- Location: Across Bangladesh (excluding Munshiganj)
- Date: 17 August 2005 11:00 (UTC+06:00)
- Target: Bangladesh
- Attack type: Terrorist attack
- Weapon: About 500 bombs
- Deaths: 2
- Injured: 115+
- Perpetrators: Jamaat-ul-Mujahideen Bangladesh Harkat-ul-Jihad al-Islami

= 2005 Bangladesh bombings =

Islamist terror attacks throughout Bangladesh

On 17 August 2005, around 500 bomb explosions occurred at 300 locations in 63 of the 64 districts of Bangladesh. The bombs exploded within a half-hour period, starting at 11:00 am. A terrorist organization, Jama'atul Mujahideen Bangladesh (JMB), claimed responsibility for the bombings. The group was led by Shaykh Abdur Rahman and Siddique ul-Islam (also known as Bangla Bhai). Another terrorist group, named Harkat-ul-Jihad al-Islami, was associated with JMB in executing the co-ordinated attack. Following the bombings, both groups were banned by the BNP government of Bangladesh.

==Attacks==
The bombs detonated within a half-hour period, starting at 11:00 am. They exploded near government facilities. In Dhaka, they exploded near the Bangladesh Secretariat, the Supreme Court Complex, the Prime Minister's Office, the Dhaka University campus, the Dhaka Sheraton Hotel, and Zia International Airport. At least 115 people were injured when 500 small bombs were exploded in 63 out of 64 districts of Bangladesh. The explosions killed two people (a child in Savar, near Dhaka, and a rickshaw-puller in Chapai Nawabganj District) and injured a further 50.

==Victims==
- Rickshaw driver Rabiul Islam was injured when seven bombs exploded at about 11:10 am at Biswa Road crossing near Shah Neamatullah College in the Nawabganj. He died on the way to Rajshahi Medical College Hospital.
- Schoolboy Abdus Salam, who was 10, was injured when a bomb exploded outside his house in Savar. He died in the hospital.

==Trials==
The main perpetrators of the bombing, Bangla Bhai and Shaykh Abdur Rahman, were arrested by the police and the Rapid Action Battalion in early March 2006 during the BNP-led government. They were convicted for their involvement in the November 2005 suicide bombing that killed two judges, were sentenced to death, and were executed by hanging on 29 March 2007.

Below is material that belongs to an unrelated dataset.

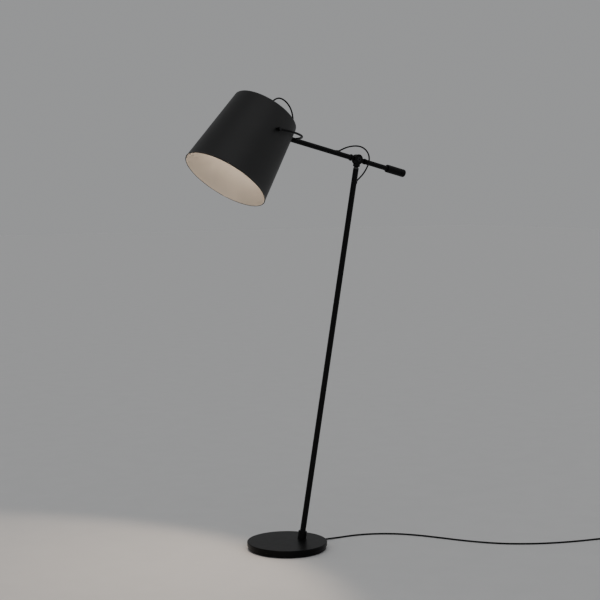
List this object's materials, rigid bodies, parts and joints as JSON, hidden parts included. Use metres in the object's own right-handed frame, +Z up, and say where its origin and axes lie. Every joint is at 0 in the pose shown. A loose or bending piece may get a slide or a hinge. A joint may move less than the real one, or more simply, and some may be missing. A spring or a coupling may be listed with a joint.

Five suspects were sentenced to death and one to 20 years in prison for their part in the bomb attacks in Bogra. By 2013, 200 cases out of 273 cases filed in connection with 2005 Bangladesh bombings have been disposed of. Different courts have sentenced 58 people to death; 150 were sentenced to life in prison and 300 others were sentenced to various terms in prisons.

==Reactions==
- Motiur Rahman Nizami, the then industry minister, from Jamaat-e-Islami blamed India for the blast.
- Moudud Ahmed, the then law minister, from Bangladesh Nationalist Party said "If they try for 100 years, they will not turn Bangladesh into a Taliban state,".
- The then chief cleric Ubaidul Haq remarked to thousands of worshippers at Baitul Mukarram Mosque, "Islam prohibits suicide bombings. These bombers are enemies of Islam. It is a duty for all Muslims to stand up against those who are killing people in the name of Islam."